We may decide as our infant grows that we will cut the legs shorter; this will simply mean measuring the same distance from the bottom of each leg, and then sawing-away equally that lowest section of each leg; but for now, the existing height has been perfect.

mesh
Step 5:

We stretched the fabric so it is very taut, and “stapled” it in place. This is done for the three walls with horizontal slats and also for the sleeping trampoline surface.

We left about 2″ for “sag” of the mesh above the surface of the plywood base.

Step 6:

We hand-sanded with common sandpaper, to remove any splinters that may have arisen during sawing and drilling of holes/screwing.

And we were done!

IKEA trampoline crib
TIME:

The assembly took me about 8 hours. Before assembly, I washed and gently sanded-down the various parts. I did not use paint or any form of chemical sealant/glue.

COST:   

The cost of screws, nuts and bolts were a few US dollars.

The mesh materials awas probably about $8USD. 

The plywood I had was leftover from another house project.   

I always have leftover IKEA parts from earlier hacks, as well as other IKEA hacks-in-progress. 

What was the hardest part of the hack?

Stretching the mesh taut, while stapling it into place. It really helps to have an assistant for that one portion of the job.

IKEA trampoline crib
What do you like most about the hack? 

There is no bending over. When it’s time to take our baby out of the crib, we lift and set aside the 1 wall of vertical bars; she can then be taken out of the crib with no bend-and-lift at all.

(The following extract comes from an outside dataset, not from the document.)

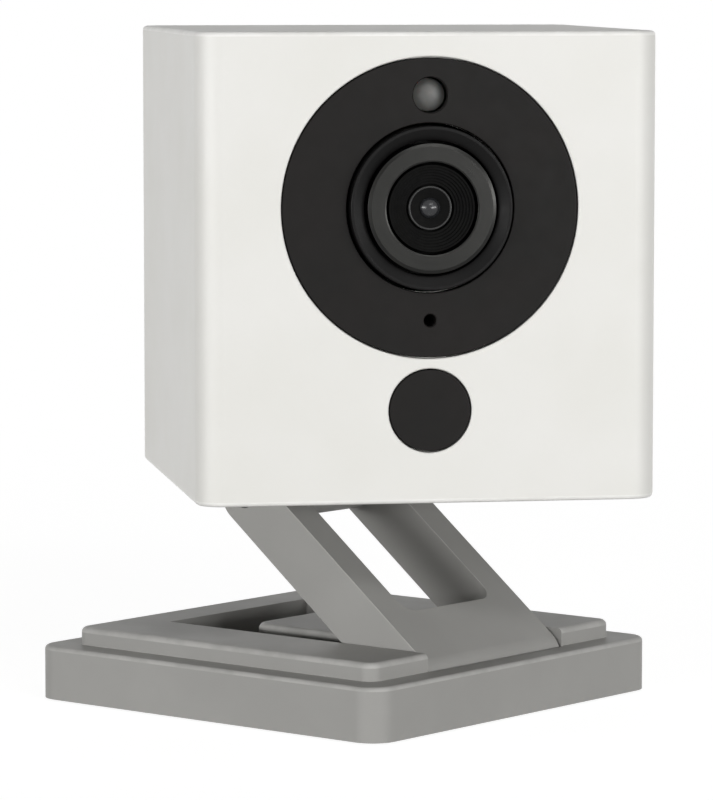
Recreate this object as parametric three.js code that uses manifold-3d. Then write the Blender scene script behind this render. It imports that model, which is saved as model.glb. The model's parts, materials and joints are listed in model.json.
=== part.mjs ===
// Compact indoor security camera on a folding stand.
// A cube-shaped head turns on a turntable, which is hinged to a flat arm, which is hinged to a square base.
// Millimetres, +Z up. The origin is the middle of the foot pad's underside, on the surface it stands on.
// +X runs from the base's middle to its hinge, and every piece of the head is drawn in the head's own frame:
// x to the right across the face, y from the face to the back, z up from the head's lower rim.

import * as THREE from 'three';
import { mergeVertices } from 'three/addons/utils/BufferGeometryUtils.js';
import Module from 'manifold-3d';

const wasm = await Module();
wasm.setup();

// ---------------------------------------------------------------- driving dimensions

// Fits
const SEAT_GAP = 0.3;             // between pieces that sit against each other
const SWING_GAP = 0.6;            // between a hinge knuckle and what it swings past
const PIN_PLAY = 0.3;             // radial play of a pin, screw or plunger in its bore

// Base
const BASE_WIDTH = 50;            // lower tier, square
const BASE_CORNER_R = 3;
const LOWER_TIER_HEIGHT = 6;
const UPPER_TIER_WIDTH = 43.3;
const UPPER_TIER_HEIGHT = 2;
const UPPER_TIER_CORNER_R = 1.6;
const LOWER_TIER_EDGE_R = 0.35;
const UPPER_TIER_EDGE_R = 0.6;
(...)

When it’s time for her to go back into the crib, our baby is placed inside the 3 walls, and then we return the vertical bars into place, and we turn the wood latch so it’s all snug.  We also like the ventilation — it’s perfect.

What to do Differently?

We would place a plastic liner on top of the platform, which is below the mesh trampoline. Why? We didn’t anticipate that anything the drips down through the mesh will land on the wooden base, and it’s not easy to clean that platform beneath the trampoline; a very simple plastic liner can be pulled in-and-out and easily cleaned. We use a simple pad now.